One of the first things we did was to define the runtime environment requirements. At a minimum, we chose to standardize on modern ARMv7 processors, and to require both hardware floating-point support (VFP) and SIMD support (NEON).
Doing this meant we could ignore a lot of backwards compatibility issues and focus on just supporting the high-end fully-featured processors like the ARM Cortex A9/A15 and the Qualcomm Snapdragon class of CPUs.
Another controversial call we made was to fully embrace the Thumb-2 ISA. Since there was no legacy code running on these systems, there was no need to support two ISAs (both A32 and Thumb), so we standardized on the more compact form throughout the OS.
This ISA decision meant our compiler division needed to create new versions of the compiler optimized for Thumb-2, and also needed to support the ARM form of the NT exception unwinding model, which I ended up designing.
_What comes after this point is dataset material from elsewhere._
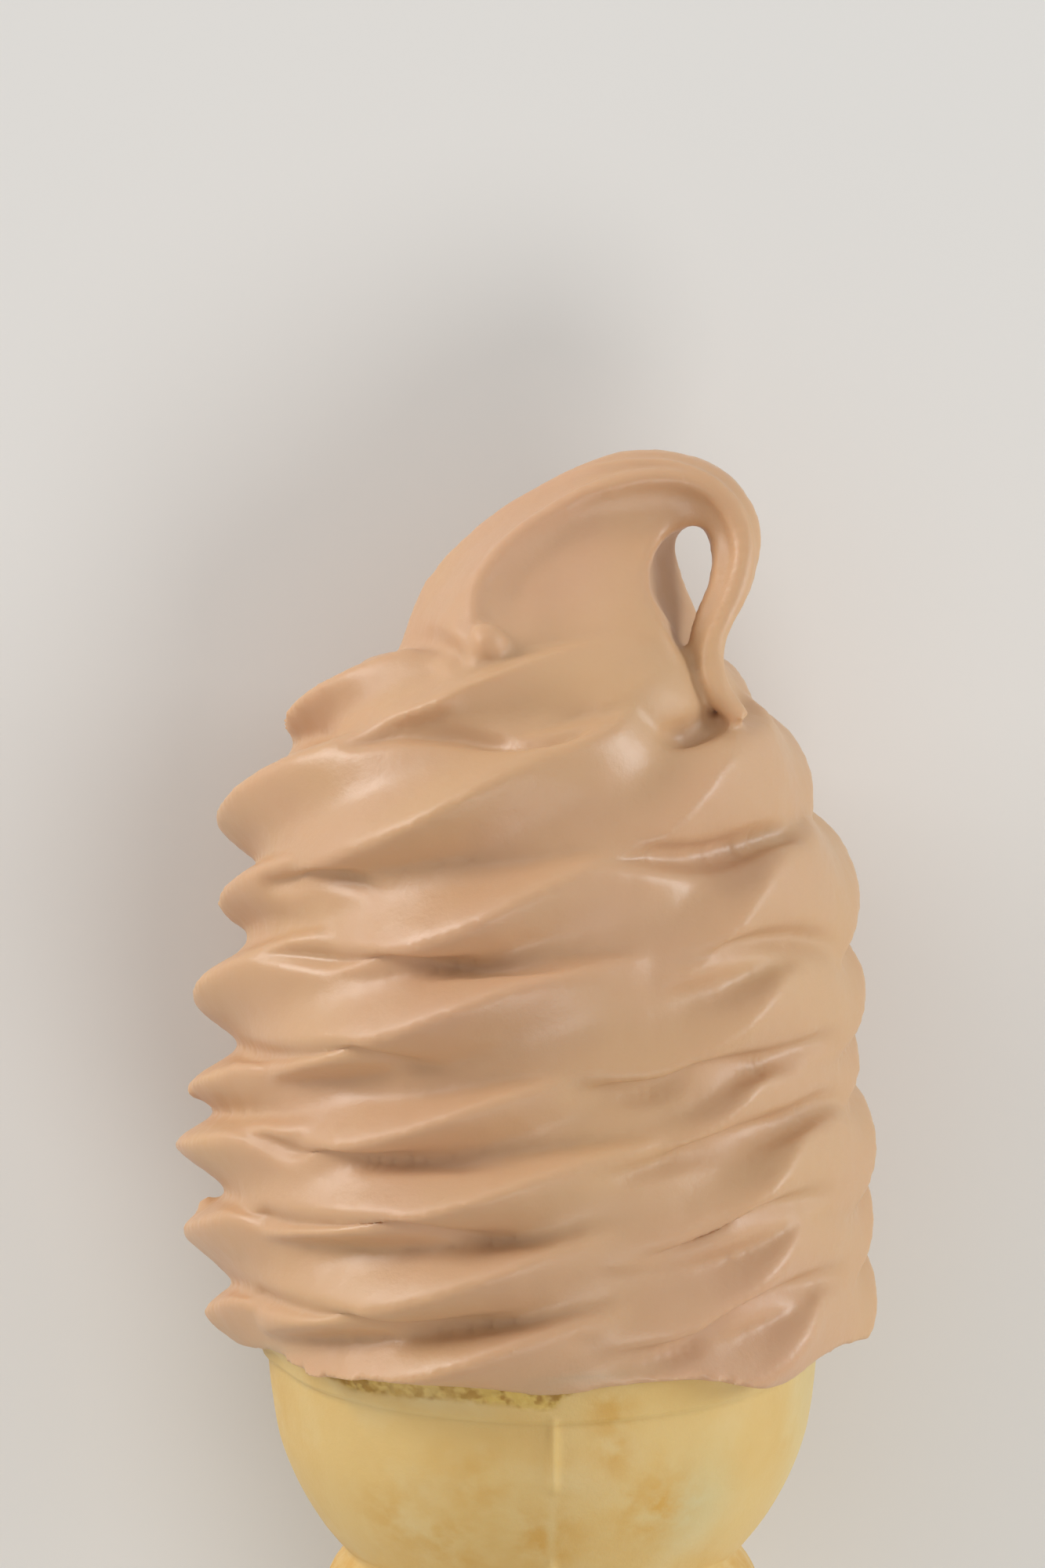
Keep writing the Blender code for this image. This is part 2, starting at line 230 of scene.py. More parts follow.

A lot of the work I did involved digging into other peoples’ code and removing bad assumptions. Over the course of its history, Windows NT has actually run on a lot of different CPU architectures: MIPS, Alpha, PowerPC, IA64 (aka Itanium), and both x86 and x64.
But over time, all except for the Intel-based ones (IA64, x86, and x64) had been dropped, and even IA64 was on the way out. So a certain myopia had inevitably creeped into some of the code, and we had to help educate people once again about RISC platforms like ARM.
All in all, it was very rewarding getting the full version of Windows up and running on a new platform. We actually had pretty much everything running smoothly before the concept of Windows RT was introduced, which put some artificial limitations into the system.
And now, when I use my phone I know that my code is running millions of times per second.